Capping spending levels at last year’s budget will impact Air Force readiness and operations, he said. The four-star general has told Congress that could mean everything from grounding planes to delaying maintenance to postponing retention bonuses.

“It’s going to have a significant impact on our readiness to be able to do all those jobs simultaneously,” he said.

Unless Congress acts, the federal government faces a partial government shutdown April 28 when funding under the current spending resolution runs out.

The last shutdown sent thousands of Wright-Patterson civil service workers home for days in 2013.

The youngest civilian workers were hit the hardest, a situation Goldfein said he wants to avoid. Some faced hardships such as not having a paycheck to pay rent, he said.

“It was devastating,” he said. “… The worst part is that many of them decided that they couldn’t hang with this business of working for government and we lost really talented young men and women. We broke faith with them. They’re the ones I’m most concerned with in a government shutdown.”

The Air Force is able to meet a hot spot of demands around the globe but the lack of a budget creates risks, the former fighter pilot said.

“Make no mistake, when it comes to taking the fight against ISIS or assuring our allies and partners in the Pacific or deterring bad behavior around the globe, we’re able to meet and succeed in our global commitments today,” Goldfein said. “And that’s a statement not only for the Air Force, that’s a statement for the Joint Force.

“The challenge is as we start moving more and more towards simultaneous activity then our challenge with current readiness begins to become more problematic,” he said. “So what you’re hearing from all the service chiefs is, in this global security environment, that continues to get more dangerous not less, presents even higher risk if we don’t get a budget that allows us to fund the training and fund the readiness that we desperately need to maintain to be able to keep these global commitments.”

Trump criticizes aircraft

President Donald Trump has criticized the cost of the Lockheed Martin F-35 Joint Strike Fighter and a future Air Force One Boeing 747-8 jetliner, but Goldfein indicated he welcomed the input.

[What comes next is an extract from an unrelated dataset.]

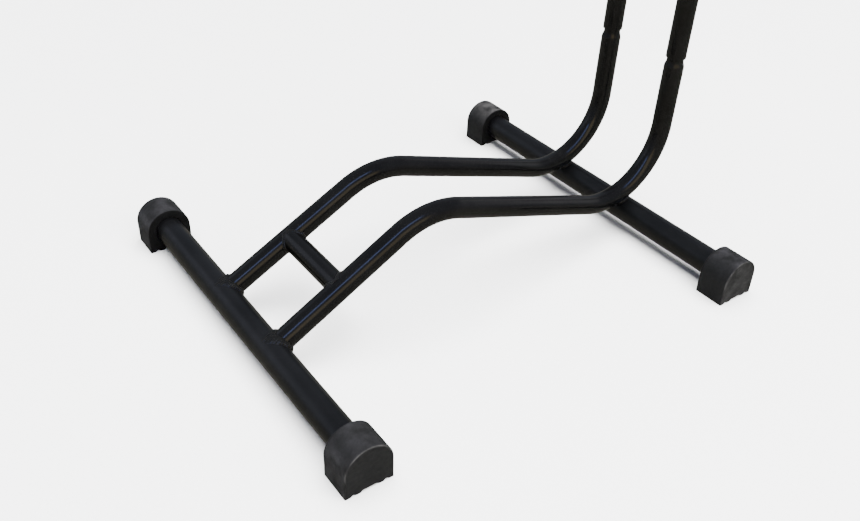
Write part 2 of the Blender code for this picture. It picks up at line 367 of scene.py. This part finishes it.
def carved(mesh, cutters):
    """The mesh with each cutter's volume taken away."""
    scene = bpy.context.scene
    piece = bpy.data.objects.new("uncut", mesh)
    scene.collection.objects.link(piece)
    guides = []
    for cutter in cutters:
        guide = bpy.data.objects.new("guide", cutter)
        scene.collection.objects.link(guide)
        guides.append(guide)
        modifier = piece.modifiers.new("cut", "BOOLEAN")
        modifier.operation = "DIFFERENCE"
        modifier.solver = "EXACT"
        modifier.object = guide
    graph = bpy.context.evaluated_depsgraph_get()
    result = bpy.data.meshes.new_from_object(piece.evaluated_get(graph))
    for leftover in (piece, *guides):
        bpy.data.objects.remove(leftover)
    result.shade_smooth()
    result.set_sharp_from_angle(angle=SHARP_ANGLE)
    return result


# Materials

def socket(material, name, value):
    """Sets one input of a material's shader."""
    material.node_tree.nodes["Principled BSDF"].inputs[name].default_value = value


def new_material(name):
    """A material with its shader, its node tree and the object's own coordinates."""
    material = bpy.data.materials.new(name)
    material.use_nodes = True
    nodes = material.node_tree.nodes
    place = nodes.new("ShaderNodeTexCoord")
    return material, nodes, material.node_tree.links, place.outputs["Object"]


def noise_node(nodes, links, place, scale, detail, roughness=0.5):
    """A noise pattern with a scale in waves a metre."""
    pattern = nodes.new("ShaderNodeTexNoise")
    pattern.inputs["Scale"].default_value = scale
    pattern.inputs["Detail"].default_value = detail
    pattern.inputs["Roughness"].default_value = roughness
    links.new(place, pattern.inputs["Vector"])
    return pattern.outputs["Fac"]


def ramp_node(nodes, links, source, stops):
    """Maps a value to a colour through stops of (place, grey or colour)."""
    ramp = nodes.new("ShaderNodeValToRGB")
    elements = ramp.color_ramp.elements
    while len(elements) < len(stops):
        elements.new(0.5)
    for element, (position, colour) in zip(elements, stops):
        element.position = position
        element.color = (*colour, 1) if isinstance(colour, tuple) else (colour, colour, colour, 1)
    links.new(source, ramp.inputs["Fac"])
    return ramp.outputs["Color"]


def mix_node(nodes, links, share, first, second):
    """Mixes two colour outputs by a share."""
    mix = nodes.new("ShaderNodeMix")
    mix.data_type = "RGBA"
    links.new(share, mix.inputs["Factor"])
    links.new(first, mix.inputs["A"])
    links.new(second, mix.inputs["B"])
    return mix.outputs["Result"]


def bump_chain(nodes, links, heights):
    """Bumps of (source, distance, strength), one on top of the other."""
    normal = None
    for source, distance, strength in heights:
        bump = nodes.new("ShaderNodeBump")
        bump.inputs["Distance"].default_value = distance
        bump.inputs["Strength"].default_value = strength
        links.new(source, bump.inputs["Height"])
        if normal is not None:
            links.new(normal, bump.inputs["Normal"])
        normal = bump.outputs["Normal"]
    links.new(normal, nodes["Principled BSDF"].inputs["Normal"])


def powder_coat(name, dark, light, smooth, rough, peel):
    """Black powder coat: orange peel, faint cloudiness, rubbed patches and specks of dust."""
    material, nodes, links, place = new_material(name)
    shader = nodes["Principled BSDF"]
    cloud = noise_node(nodes, links, place, 22, 4)
    specks = noise_node(nodes, links, place, 1900, 2, 0.7)
    rubs = noise_node(nodes, links, place, 75, 6, 0.65)
    base = ramp_node(nodes, links, cloud, [(0.3, dark), (0.7, light)])
    dust_tones = [(0.3, (0.009, 0.009, 0.010)), (0.7, (0.014, 0.0135, 0.0125))]
    dust = ramp_node(nodes, links, cloud, dust_tones)
    speck_share = ramp_node(nodes, links, specks, [(0.72, 0.0), (0.82, 0.2)])
    links.new(mix_node(nodes, links, speck_share, base, dust), shader.inputs["Base Color"])
    gloss = ramp_node(nodes, links, rubs, [(0.35, smooth), (0.72, rough)])
    links.new(gloss, shader.inputs["Roughness"])
    peel_pattern = noise_node(nodes, links, place, 640, 2, 0.4)
    wave = noise_node(nodes, links, place, 120, 2, 0.4)
    bump_chain(nodes, links, [(peel_pattern, 0.0001, peel), (wave, 0.0002, peel * 0.2)])
    socket(material, "Specular IOR Level", 0.45)
    return material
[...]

“For one I’ll tell you that I’m actually very appreciative of the president’s interest and anything that can help get the costs of these programs down lower, certainly for a service chief is win-win,” he said.

“… To have pressure that allows us to be able to procure weapon systems at lower cost is really helpful. The biggest challenge that I see in the future that we’ve really got to work on is the life cycle costs and the sustainment costs because quite frankly that’s what eats your lunch over time.”

Citing the work of AFRL, the chief of staff said he’s focused on creating a network to connect different capabilities in new ways on a multitude of platforms and weapon systems.

“The reality is our Air Force of the future is it’s going to be both old and new,” he said. “It‘s going to be manned and unmanned, it’s going to be some portion of its that penetrating and some of it that’s stand-off. It’s going to have some of it that’s conventional and some of it that’s unconventional…”

To bolster its workforce and meet rising demands, the Air Force has targeted adding 4,000 additional airmen on active duty in critical areas such as maintainers, nuclear and cyber jobs. Goldfein anticipated a corresponding growth in personnel numbers in the Air Force Reserve, Air National Guard, and civilian workforce, but did not have specifics.

He also said he’s focused on landing a budget deal before the Pentagon and Congress consider a round of base closures, but he added realignment of missions is as important as talk of closing bases.

While he did not talk specifics about how Wright-Patterson might fare in a base realignment and closure process, he did say the “absolutely incredible support” the Dayton region has shown airmen and their families ranks as a factor.

“That’s as important as anything we else we do when it comes to how a base fares in this kind of a discussion,“ he said.